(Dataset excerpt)
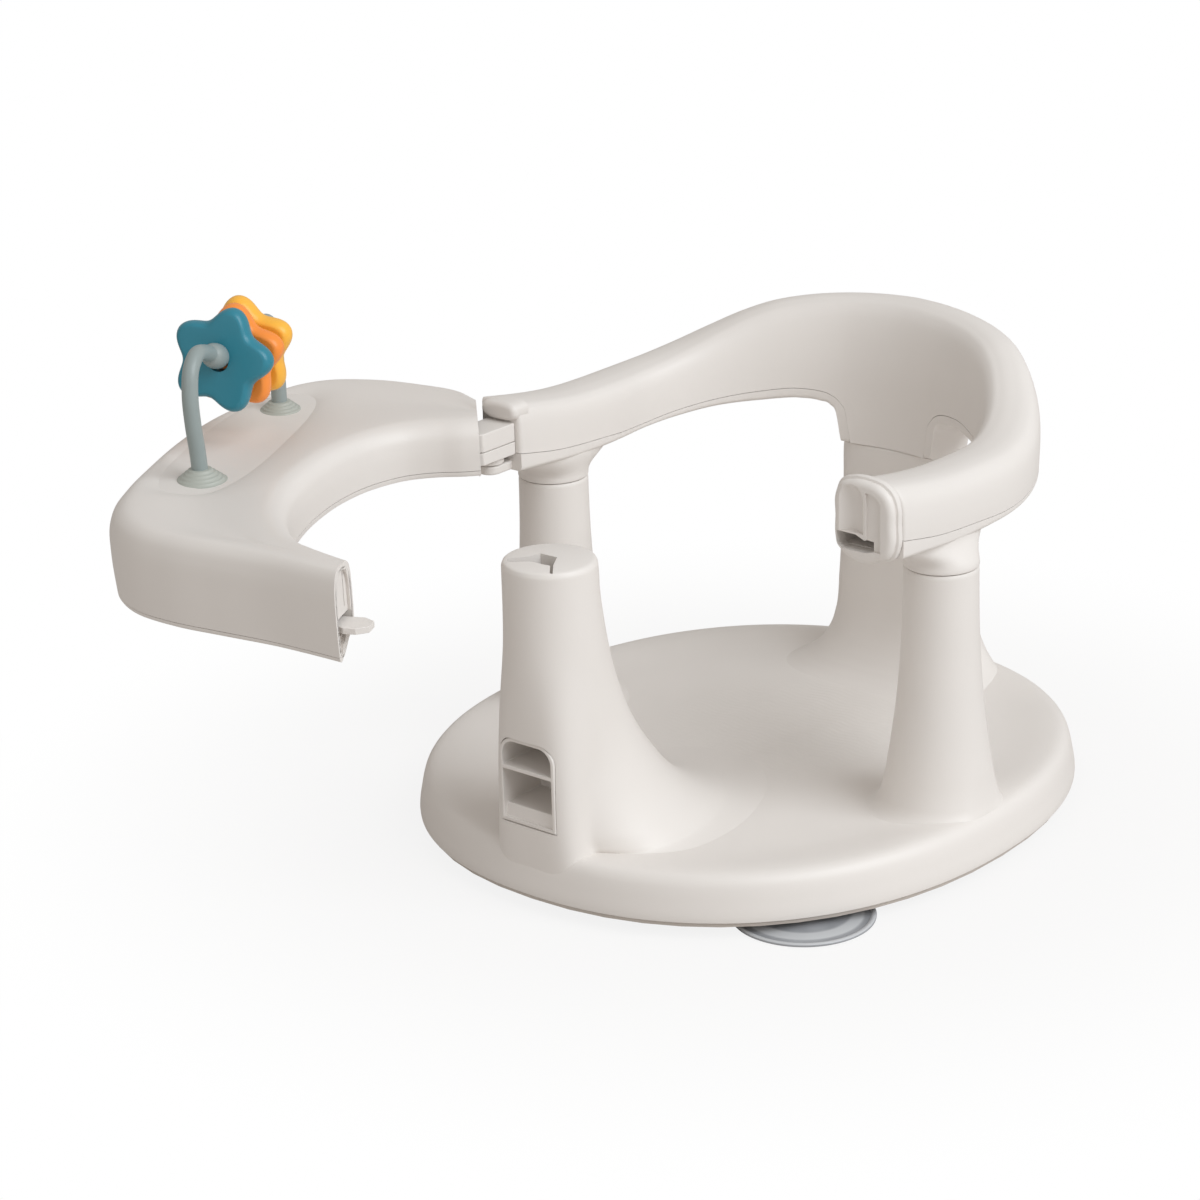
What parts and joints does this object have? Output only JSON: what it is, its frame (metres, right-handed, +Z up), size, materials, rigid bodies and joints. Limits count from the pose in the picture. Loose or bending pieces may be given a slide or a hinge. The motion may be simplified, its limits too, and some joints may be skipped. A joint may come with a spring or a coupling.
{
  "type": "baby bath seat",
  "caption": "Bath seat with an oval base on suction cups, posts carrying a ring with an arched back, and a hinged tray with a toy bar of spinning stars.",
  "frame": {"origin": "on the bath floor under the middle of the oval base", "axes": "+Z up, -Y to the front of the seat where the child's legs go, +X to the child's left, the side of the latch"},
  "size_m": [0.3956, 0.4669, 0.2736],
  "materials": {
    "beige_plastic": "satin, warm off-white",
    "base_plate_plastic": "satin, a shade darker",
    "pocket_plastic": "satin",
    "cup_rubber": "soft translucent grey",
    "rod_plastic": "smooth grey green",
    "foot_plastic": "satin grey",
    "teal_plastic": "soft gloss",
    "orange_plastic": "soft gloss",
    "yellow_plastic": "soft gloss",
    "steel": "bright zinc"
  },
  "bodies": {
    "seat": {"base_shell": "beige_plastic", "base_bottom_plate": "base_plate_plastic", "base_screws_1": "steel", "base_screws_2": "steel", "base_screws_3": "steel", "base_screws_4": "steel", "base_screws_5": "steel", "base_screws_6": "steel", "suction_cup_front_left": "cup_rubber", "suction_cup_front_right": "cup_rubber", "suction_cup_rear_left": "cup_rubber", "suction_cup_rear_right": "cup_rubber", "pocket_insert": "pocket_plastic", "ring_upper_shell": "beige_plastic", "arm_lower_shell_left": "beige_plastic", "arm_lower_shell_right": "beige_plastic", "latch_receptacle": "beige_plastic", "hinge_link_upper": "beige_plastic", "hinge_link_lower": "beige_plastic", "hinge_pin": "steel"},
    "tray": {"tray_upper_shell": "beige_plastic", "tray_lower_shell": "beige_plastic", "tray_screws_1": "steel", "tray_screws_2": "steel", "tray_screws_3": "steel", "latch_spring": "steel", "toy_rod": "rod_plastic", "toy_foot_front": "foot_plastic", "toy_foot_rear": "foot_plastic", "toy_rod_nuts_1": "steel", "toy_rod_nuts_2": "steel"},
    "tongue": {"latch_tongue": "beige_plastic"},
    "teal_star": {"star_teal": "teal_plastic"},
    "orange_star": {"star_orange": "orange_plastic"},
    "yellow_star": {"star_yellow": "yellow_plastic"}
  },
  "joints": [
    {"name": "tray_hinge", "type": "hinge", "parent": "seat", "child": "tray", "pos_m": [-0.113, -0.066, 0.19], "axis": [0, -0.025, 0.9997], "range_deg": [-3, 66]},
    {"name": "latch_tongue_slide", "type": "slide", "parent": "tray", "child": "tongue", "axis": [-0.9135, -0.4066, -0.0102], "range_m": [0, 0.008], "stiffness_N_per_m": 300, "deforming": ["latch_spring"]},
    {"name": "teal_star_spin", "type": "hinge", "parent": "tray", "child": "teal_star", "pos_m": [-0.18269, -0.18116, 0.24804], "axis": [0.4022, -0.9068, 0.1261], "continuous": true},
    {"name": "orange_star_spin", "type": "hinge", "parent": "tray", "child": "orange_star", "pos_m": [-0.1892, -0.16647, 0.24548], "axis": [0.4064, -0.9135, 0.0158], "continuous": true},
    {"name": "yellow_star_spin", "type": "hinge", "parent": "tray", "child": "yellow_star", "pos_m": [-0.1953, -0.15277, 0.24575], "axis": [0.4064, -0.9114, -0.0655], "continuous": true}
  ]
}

---

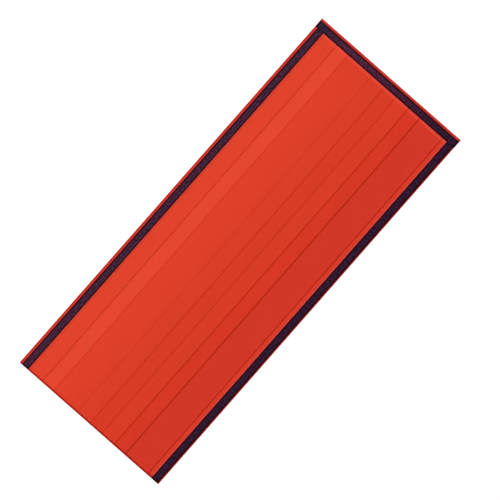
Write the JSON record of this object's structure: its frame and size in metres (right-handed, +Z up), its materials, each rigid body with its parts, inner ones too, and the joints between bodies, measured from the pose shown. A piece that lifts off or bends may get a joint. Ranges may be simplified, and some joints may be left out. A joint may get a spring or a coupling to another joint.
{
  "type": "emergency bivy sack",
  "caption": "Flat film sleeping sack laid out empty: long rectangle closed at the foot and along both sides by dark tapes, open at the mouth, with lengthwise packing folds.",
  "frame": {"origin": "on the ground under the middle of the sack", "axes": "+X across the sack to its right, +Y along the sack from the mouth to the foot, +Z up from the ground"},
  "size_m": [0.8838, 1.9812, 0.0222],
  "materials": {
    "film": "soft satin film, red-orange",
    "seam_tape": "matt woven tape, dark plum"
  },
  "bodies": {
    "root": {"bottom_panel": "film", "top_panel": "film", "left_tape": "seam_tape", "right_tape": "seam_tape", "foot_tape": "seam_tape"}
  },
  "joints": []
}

* _Directions_
Report how many lines in the data contain the word "materials", with no words besides the number.

* _Solution_
4